INFORMATION SUPPLIED
※

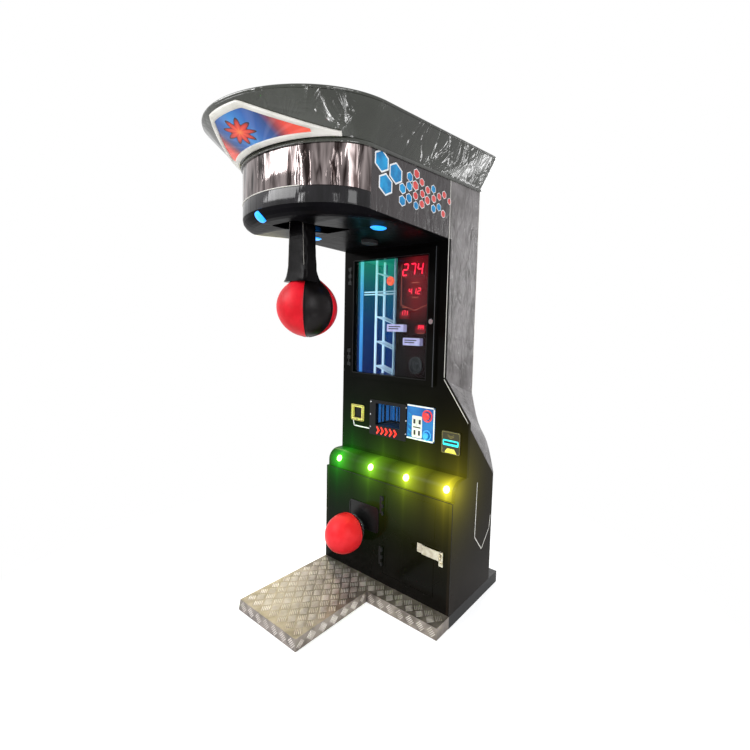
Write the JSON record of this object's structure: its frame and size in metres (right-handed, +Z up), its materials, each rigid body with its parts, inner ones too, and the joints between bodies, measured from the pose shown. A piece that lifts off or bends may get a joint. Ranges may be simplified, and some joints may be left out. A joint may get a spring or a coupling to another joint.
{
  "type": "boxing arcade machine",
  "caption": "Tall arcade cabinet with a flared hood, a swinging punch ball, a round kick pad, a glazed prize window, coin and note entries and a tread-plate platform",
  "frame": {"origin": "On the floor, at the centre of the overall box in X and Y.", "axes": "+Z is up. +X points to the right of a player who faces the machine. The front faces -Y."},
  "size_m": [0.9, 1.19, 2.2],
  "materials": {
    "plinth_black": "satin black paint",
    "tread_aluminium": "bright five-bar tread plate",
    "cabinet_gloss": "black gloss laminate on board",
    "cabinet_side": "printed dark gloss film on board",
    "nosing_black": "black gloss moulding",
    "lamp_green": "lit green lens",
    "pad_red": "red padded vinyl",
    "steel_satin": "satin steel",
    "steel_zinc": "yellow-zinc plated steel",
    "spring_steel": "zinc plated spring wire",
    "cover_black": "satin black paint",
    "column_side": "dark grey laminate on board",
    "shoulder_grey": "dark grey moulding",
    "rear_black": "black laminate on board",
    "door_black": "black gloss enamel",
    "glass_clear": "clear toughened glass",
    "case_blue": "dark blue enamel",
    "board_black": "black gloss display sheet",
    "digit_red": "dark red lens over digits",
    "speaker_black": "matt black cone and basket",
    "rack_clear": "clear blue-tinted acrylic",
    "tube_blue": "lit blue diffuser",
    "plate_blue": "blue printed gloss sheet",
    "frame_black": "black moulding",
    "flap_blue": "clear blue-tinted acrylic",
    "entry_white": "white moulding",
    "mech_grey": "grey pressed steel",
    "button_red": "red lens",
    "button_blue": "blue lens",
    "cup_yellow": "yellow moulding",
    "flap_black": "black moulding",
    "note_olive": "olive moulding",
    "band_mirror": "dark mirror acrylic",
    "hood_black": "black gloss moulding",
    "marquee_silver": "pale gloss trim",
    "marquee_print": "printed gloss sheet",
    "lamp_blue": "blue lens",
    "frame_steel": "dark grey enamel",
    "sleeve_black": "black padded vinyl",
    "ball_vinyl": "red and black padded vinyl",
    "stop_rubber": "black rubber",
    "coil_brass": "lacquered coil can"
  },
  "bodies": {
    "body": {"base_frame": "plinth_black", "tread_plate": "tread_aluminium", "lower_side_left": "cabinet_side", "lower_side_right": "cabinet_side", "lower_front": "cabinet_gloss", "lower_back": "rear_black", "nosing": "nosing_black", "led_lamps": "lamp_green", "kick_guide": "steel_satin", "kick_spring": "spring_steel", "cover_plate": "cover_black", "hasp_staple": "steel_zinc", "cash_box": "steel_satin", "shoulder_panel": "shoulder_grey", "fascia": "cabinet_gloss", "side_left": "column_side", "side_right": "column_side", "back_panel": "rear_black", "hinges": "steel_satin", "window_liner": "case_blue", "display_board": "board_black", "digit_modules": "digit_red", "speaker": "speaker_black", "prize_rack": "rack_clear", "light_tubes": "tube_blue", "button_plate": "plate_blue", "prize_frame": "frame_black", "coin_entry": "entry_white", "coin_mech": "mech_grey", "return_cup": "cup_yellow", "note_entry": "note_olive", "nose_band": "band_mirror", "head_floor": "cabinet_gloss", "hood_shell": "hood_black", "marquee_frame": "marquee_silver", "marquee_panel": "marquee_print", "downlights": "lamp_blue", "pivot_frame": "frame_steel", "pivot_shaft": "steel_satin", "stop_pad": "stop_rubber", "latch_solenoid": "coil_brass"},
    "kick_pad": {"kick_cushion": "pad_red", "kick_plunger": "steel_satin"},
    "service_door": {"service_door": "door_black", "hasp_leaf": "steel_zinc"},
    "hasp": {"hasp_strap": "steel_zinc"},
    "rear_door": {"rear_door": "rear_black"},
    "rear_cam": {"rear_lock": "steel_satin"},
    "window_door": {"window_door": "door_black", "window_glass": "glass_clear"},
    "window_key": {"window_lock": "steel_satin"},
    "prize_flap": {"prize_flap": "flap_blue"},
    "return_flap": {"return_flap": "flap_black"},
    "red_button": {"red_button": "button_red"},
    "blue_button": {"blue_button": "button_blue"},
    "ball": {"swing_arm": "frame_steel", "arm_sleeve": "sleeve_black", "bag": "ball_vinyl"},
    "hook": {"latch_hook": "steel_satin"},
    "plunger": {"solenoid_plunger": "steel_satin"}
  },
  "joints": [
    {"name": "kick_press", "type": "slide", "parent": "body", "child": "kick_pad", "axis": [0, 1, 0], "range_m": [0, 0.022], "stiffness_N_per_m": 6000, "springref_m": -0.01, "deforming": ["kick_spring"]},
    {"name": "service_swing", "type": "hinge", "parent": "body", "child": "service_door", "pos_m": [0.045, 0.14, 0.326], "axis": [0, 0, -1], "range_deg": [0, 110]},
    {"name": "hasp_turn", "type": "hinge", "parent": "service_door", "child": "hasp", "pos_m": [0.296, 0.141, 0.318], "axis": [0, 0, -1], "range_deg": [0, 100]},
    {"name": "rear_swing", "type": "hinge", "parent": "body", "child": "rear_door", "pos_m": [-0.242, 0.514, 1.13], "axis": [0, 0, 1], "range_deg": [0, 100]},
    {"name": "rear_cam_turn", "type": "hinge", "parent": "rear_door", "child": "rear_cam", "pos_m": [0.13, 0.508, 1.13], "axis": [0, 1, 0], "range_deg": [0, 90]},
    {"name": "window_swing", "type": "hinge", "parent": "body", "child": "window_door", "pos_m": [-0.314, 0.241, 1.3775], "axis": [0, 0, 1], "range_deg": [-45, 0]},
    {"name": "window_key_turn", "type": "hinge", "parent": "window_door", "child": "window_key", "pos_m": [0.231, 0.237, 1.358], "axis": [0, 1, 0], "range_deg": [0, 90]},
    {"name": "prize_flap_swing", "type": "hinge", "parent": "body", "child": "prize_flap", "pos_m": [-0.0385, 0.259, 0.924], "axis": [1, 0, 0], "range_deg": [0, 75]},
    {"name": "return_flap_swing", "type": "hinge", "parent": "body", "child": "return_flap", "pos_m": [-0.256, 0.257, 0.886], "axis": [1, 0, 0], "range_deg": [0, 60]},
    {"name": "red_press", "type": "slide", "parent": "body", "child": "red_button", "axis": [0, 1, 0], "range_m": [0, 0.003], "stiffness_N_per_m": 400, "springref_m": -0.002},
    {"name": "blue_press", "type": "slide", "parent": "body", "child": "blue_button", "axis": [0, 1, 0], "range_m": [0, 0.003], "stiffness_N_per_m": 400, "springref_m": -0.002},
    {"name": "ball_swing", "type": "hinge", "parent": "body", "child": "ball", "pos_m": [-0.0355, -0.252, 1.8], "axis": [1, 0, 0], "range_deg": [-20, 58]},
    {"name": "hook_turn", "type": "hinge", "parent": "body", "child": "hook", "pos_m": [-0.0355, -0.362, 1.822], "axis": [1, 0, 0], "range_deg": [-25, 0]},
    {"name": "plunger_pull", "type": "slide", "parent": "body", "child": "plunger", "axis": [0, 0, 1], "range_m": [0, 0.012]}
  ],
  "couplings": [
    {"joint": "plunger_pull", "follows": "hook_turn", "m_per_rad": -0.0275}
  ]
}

※

Across the material above, how many lines include the string "bodies"? Only the number is wanted.

FINAL RESULT
2